● Set problem: Exactly reproduce the lines from the one holding "hub_spindle();" through the final line of the listing below, with both ends included and nothing else.

● Given information:
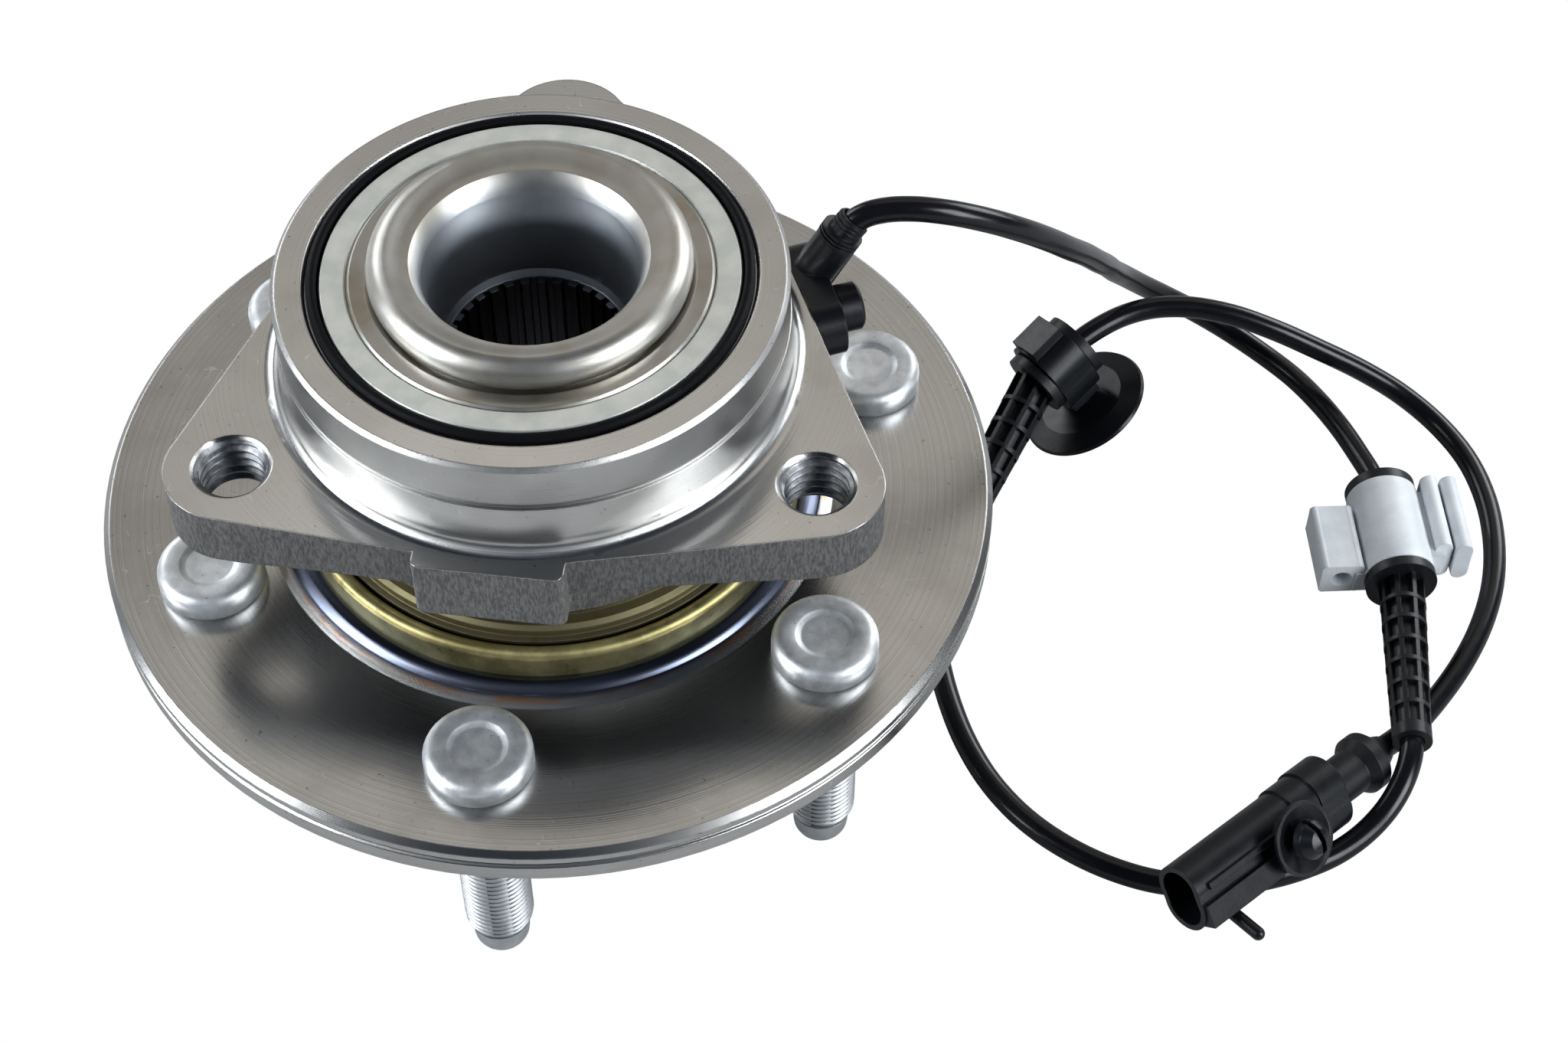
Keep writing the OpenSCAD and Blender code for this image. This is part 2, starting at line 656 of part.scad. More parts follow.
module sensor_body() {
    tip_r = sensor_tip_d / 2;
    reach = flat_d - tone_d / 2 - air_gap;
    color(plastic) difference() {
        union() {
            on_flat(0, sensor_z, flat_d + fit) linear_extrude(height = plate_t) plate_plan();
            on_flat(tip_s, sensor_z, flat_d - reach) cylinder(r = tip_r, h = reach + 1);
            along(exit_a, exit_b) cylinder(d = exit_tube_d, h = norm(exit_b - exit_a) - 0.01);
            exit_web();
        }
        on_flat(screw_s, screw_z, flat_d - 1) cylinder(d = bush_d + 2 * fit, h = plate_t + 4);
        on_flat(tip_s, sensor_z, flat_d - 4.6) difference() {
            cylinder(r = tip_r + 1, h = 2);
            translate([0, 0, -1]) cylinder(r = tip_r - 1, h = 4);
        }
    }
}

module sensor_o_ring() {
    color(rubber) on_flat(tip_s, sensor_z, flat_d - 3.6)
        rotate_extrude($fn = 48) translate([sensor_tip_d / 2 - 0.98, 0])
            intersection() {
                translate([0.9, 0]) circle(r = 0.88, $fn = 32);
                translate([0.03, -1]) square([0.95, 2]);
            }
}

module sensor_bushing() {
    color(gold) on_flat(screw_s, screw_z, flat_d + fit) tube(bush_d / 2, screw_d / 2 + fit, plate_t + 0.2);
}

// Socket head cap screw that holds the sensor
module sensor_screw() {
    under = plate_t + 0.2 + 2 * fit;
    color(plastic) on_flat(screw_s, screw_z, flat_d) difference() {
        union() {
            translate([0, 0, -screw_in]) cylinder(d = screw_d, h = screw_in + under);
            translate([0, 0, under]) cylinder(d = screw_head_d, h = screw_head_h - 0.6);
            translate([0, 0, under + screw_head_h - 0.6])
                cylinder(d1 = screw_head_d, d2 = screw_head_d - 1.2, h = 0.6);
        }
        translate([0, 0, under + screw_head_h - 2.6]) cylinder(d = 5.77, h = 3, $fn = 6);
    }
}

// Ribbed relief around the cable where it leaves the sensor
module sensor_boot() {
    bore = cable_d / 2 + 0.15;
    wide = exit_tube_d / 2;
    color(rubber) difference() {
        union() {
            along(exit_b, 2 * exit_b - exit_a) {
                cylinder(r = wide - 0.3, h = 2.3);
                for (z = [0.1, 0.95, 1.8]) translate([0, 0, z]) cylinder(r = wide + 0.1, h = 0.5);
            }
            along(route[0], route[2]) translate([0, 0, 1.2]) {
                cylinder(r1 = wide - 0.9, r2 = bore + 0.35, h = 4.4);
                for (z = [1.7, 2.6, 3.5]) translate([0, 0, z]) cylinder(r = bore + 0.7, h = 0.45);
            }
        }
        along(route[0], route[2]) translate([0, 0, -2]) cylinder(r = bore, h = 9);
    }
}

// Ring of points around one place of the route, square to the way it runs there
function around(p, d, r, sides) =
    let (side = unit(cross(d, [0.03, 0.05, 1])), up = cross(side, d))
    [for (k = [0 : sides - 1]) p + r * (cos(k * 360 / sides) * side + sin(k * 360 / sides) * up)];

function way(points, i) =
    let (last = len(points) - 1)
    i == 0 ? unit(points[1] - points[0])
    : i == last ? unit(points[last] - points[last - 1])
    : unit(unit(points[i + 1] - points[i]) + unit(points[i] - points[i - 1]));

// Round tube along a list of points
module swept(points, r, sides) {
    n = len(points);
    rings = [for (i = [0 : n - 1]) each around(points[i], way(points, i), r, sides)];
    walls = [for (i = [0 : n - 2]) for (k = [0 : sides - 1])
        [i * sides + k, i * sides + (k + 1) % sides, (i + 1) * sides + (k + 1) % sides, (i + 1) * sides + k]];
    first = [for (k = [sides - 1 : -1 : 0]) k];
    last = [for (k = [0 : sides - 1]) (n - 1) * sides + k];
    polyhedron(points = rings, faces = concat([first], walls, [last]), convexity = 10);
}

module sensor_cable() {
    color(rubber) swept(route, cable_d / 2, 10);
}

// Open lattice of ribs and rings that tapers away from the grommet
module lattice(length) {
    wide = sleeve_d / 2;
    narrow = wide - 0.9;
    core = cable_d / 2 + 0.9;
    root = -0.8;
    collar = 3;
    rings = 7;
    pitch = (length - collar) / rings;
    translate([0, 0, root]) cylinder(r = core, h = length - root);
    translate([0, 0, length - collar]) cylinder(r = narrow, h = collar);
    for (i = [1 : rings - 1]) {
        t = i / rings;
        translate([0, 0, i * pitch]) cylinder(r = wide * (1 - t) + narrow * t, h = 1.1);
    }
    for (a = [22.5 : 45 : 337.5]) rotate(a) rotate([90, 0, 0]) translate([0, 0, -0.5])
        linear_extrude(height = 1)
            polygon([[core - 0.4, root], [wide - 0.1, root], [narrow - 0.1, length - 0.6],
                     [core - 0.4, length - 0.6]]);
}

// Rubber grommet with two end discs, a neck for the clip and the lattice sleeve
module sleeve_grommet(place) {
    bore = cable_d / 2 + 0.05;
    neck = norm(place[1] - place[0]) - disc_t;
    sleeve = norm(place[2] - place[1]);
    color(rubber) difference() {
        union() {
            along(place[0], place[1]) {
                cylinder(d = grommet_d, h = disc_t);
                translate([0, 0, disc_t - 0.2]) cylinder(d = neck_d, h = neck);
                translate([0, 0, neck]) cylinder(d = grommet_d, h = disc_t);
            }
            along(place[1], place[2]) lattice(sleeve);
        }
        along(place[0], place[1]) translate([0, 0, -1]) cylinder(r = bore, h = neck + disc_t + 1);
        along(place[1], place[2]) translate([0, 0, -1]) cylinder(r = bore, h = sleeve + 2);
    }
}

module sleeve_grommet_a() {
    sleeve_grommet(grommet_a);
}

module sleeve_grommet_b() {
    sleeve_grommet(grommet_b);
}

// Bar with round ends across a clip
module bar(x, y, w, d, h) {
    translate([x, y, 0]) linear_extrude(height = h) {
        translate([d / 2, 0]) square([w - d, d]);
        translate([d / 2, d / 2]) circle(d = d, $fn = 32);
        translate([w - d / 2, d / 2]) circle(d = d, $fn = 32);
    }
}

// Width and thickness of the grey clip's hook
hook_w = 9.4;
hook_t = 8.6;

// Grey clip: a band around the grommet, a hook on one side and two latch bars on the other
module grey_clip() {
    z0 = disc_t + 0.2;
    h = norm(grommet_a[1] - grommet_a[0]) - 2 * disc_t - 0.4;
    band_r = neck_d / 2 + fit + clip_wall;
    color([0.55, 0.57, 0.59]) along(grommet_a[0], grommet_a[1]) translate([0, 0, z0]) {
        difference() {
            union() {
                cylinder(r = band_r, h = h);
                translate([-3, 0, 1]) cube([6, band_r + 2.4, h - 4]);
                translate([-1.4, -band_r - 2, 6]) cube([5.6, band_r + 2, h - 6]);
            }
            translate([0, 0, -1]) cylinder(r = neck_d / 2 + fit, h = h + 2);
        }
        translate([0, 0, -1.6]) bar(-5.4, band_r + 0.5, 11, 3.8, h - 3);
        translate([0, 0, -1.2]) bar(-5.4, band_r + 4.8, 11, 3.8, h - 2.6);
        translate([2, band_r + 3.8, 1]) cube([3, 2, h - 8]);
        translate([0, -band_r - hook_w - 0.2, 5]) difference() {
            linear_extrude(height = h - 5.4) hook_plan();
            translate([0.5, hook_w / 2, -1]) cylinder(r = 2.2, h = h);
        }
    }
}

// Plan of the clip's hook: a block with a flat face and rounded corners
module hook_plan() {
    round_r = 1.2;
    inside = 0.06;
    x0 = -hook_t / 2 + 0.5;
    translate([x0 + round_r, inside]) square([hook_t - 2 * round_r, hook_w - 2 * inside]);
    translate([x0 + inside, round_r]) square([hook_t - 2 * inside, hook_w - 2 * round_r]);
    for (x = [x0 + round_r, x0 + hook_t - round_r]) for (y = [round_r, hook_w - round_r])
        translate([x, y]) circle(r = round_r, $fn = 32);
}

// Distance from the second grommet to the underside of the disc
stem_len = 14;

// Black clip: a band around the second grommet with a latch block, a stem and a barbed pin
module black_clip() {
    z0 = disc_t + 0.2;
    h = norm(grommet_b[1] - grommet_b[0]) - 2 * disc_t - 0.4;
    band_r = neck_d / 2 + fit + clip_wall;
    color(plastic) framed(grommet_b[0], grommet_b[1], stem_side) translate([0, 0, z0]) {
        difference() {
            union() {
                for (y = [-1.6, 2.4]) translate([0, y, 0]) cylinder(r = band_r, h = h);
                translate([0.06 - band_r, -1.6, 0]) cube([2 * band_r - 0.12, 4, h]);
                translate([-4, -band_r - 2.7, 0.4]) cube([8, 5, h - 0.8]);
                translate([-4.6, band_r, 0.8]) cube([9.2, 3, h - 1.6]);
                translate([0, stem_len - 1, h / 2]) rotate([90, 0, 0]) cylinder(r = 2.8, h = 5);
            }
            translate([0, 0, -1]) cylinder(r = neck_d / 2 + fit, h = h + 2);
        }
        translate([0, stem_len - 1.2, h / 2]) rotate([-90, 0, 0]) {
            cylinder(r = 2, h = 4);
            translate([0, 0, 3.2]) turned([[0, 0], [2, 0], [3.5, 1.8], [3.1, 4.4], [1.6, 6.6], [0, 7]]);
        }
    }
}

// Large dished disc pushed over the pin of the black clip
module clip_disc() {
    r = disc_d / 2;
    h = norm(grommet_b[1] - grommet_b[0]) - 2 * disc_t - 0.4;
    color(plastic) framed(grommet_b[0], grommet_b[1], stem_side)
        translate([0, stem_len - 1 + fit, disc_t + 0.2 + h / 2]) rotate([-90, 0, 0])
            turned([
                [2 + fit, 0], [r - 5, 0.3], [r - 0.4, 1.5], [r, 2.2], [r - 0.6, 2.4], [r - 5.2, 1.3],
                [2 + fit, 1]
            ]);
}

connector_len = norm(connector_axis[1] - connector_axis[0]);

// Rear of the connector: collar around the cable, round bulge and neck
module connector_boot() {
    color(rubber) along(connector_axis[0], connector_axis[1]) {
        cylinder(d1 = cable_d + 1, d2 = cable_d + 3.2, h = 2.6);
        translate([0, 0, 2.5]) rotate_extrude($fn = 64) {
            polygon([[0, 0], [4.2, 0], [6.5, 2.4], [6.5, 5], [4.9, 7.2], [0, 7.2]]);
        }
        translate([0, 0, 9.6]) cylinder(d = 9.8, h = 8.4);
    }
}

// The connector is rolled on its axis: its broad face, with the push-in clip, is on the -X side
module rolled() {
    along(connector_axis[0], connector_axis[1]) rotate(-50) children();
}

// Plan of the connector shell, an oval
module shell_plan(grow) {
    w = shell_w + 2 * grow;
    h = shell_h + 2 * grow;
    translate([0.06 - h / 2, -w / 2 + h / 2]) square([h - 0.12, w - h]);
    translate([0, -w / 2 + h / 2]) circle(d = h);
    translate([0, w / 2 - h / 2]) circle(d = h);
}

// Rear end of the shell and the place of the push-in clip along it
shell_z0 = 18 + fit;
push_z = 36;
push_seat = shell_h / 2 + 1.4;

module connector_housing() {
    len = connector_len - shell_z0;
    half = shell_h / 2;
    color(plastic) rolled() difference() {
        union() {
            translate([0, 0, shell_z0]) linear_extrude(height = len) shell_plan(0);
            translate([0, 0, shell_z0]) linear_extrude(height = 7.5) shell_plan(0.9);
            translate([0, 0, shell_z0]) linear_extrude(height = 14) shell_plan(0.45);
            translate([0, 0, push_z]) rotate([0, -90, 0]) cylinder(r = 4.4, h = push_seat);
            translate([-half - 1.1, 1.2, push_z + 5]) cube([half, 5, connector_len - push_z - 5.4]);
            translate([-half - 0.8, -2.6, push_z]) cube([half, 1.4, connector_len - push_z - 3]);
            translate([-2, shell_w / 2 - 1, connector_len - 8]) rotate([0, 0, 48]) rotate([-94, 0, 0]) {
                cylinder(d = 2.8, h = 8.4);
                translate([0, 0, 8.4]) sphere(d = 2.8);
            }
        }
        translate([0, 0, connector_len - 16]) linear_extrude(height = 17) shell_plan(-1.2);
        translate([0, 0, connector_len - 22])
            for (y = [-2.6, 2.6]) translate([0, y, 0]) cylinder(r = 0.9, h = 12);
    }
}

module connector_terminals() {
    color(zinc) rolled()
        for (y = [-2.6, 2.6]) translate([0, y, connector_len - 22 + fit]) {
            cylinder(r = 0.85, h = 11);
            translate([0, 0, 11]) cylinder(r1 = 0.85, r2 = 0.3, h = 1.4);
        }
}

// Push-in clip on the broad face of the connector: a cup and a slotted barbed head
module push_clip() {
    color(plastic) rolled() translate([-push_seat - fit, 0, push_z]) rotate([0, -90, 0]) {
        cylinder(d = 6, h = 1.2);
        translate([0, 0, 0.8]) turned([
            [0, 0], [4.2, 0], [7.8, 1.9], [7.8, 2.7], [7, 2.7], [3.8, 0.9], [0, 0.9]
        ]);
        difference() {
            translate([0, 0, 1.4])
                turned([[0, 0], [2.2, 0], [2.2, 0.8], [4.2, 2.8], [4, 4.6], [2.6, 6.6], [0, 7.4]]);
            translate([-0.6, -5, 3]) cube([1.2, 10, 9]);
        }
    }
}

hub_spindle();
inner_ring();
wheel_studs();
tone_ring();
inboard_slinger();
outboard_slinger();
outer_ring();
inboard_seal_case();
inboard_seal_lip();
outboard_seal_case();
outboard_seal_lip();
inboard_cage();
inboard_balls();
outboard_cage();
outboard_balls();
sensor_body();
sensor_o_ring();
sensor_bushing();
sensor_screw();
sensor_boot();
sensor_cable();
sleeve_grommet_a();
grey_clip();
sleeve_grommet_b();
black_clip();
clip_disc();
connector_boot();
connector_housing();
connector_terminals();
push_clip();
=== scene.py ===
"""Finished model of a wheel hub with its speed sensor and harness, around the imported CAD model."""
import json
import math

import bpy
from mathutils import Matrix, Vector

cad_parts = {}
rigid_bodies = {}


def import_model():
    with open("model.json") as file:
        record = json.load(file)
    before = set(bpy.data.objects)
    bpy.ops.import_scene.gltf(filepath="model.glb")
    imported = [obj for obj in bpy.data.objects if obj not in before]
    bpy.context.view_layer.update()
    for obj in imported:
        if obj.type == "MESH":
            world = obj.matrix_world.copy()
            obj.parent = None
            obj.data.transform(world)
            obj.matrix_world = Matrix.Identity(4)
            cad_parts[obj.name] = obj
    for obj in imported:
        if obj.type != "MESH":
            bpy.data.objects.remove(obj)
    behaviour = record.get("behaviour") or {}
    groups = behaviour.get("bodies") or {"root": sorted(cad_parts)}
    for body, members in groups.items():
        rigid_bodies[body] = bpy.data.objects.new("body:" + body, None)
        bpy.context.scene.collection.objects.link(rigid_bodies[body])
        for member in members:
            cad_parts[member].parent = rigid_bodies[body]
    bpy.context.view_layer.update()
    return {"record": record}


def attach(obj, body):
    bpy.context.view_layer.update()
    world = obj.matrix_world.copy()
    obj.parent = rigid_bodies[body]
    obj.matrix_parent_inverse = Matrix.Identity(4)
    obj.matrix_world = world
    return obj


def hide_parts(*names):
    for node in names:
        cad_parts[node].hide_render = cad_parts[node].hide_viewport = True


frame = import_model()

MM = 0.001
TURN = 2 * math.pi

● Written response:
hub_spindle();
inner_ring();
wheel_studs();
tone_ring();
inboard_slinger();
outboard_slinger();
outer_ring();
inboard_seal_case();
inboard_seal_lip();
outboard_seal_case();
outboard_seal_lip();
inboard_cage();
inboard_balls();
outboard_cage();
outboard_balls();
sensor_body();
sensor_o_ring();
sensor_bushing();
sensor_screw();
sensor_boot();
sensor_cable();
sleeve_grommet_a();
grey_clip();
sleeve_grommet_b();
black_clip();
clip_disc();
connector_boot();
connector_housing();
connector_terminals();
push_clip();
=== scene.py ===
"""Finished model of a wheel hub with its speed sensor and harness, around the imported CAD model."""
import json
import math

import bpy
from mathutils import Matrix, Vector

cad_parts = {}
rigid_bodies = {}


def import_model():
    with open("model.json") as file:
        record = json.load(file)
    before = set(bpy.data.objects)
    bpy.ops.import_scene.gltf(filepath="model.glb")
    imported = [obj for obj in bpy.data.objects if obj not in before]
    bpy.context.view_layer.update()
    for obj in imported:
        if obj.type == "MESH":
            world = obj.matrix_world.copy()
            obj.parent = None
            obj.data.transform(world)
            obj.matrix_world = Matrix.Identity(4)
            cad_parts[obj.name] = obj
    for obj in imported:
        if obj.type != "MESH":
            bpy.data.objects.remove(obj)
    behaviour = record.get("behaviour") or {}
    groups = behaviour.get("bodies") or {"root": sorted(cad_parts)}
    for body, members in groups.items():
        rigid_bodies[body] = bpy.data.objects.new("body:" + body, None)
        bpy.context.scene.collection.objects.link(rigid_bodies[body])
        for member in members:
            cad_parts[member].parent = rigid_bodies[body]
    bpy.context.view_layer.update()
    return {"record": record}


def attach(obj, body):
    bpy.context.view_layer.update()
    world = obj.matrix_world.copy()
    obj.parent = rigid_bodies[body]
    obj.matrix_parent_inverse = Matrix.Identity(4)
    obj.matrix_world = world
    return obj


def hide_parts(*names):
    for node in names:
        cad_parts[node].hide_render = cad_parts[node].hide_viewport = True


frame = import_model()

MM = 0.001
TURN = 2 * math.pi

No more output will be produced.